Grupo Frontera’s previous ceiling was “Bebe Dame” at number 25 on the Hot 100. “Un x100to” nearly quadrupled that. The chart impact was part of a wider moment: Peso Pluma’s “Ella Baila Sola” was charting at the same time, regional Mexican music was crossing into mainstream visibility for the first time in years, and the question was whether that was a genre-wide shift or just individual momentum. “Un x100to” answered it differently than those other tracks. It didn’t lean on the novelty of the fusion. It used the genre to tell a story about someone who can’t stop being the worst version of himself, and it used the music’s history to make that feel true.

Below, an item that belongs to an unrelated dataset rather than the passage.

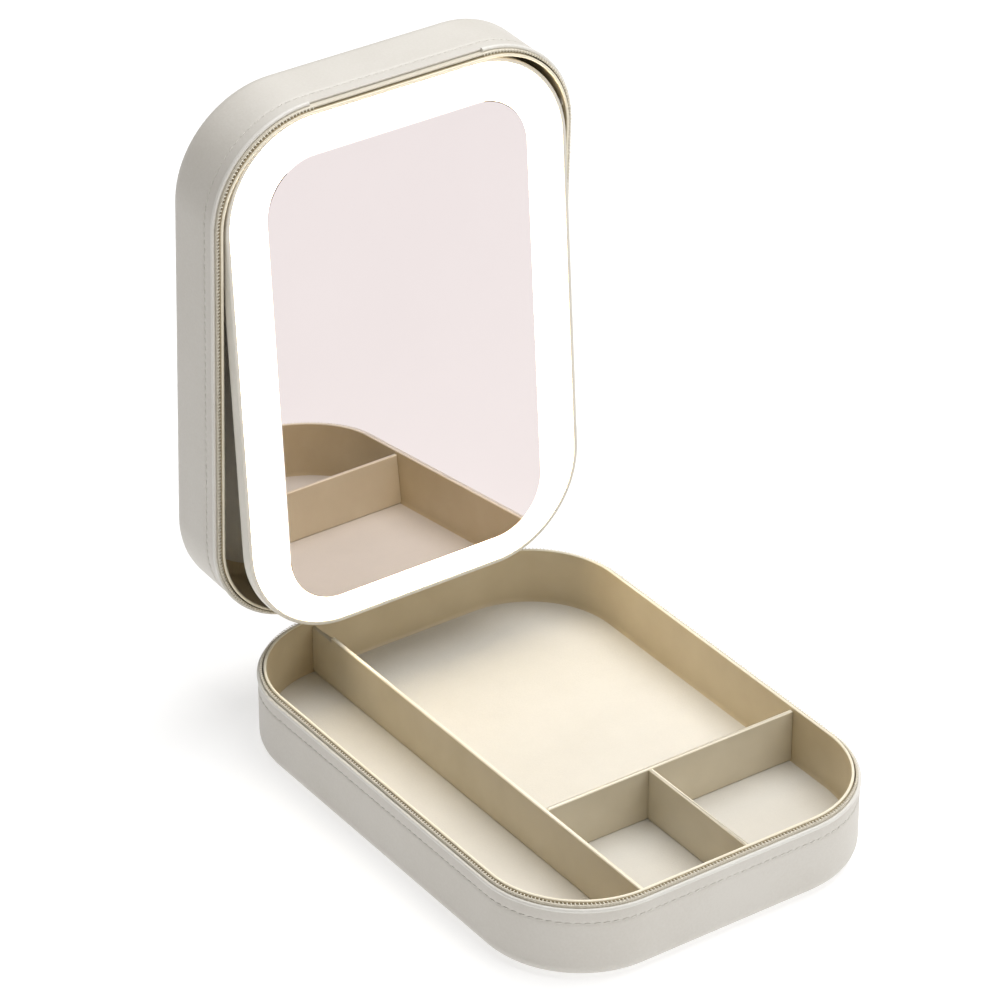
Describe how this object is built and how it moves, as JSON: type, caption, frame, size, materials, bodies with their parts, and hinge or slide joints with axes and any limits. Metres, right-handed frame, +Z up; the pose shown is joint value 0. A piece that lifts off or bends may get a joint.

The norteño sound carries traces of Austrian-Czech polka that migrated into northeastern Mexico with immigrant communities along the border. That’s not incidental; it’s why the accordion runs in that particular register, why the rhythm sits where it does, why the whole thing sounds like it belongs to specific communities and specific geographies rather than to a recording session. The music video plants both acts at a remote desert ranch, nothing designed, nothing constructed around them. The song already holds everything it needs. He has 1% left and he’s using it to tell her he’s sorry, and the music has been proving for three minutes that sorry isn’t going to fix it.

The messages are still on his phone. He never hit send.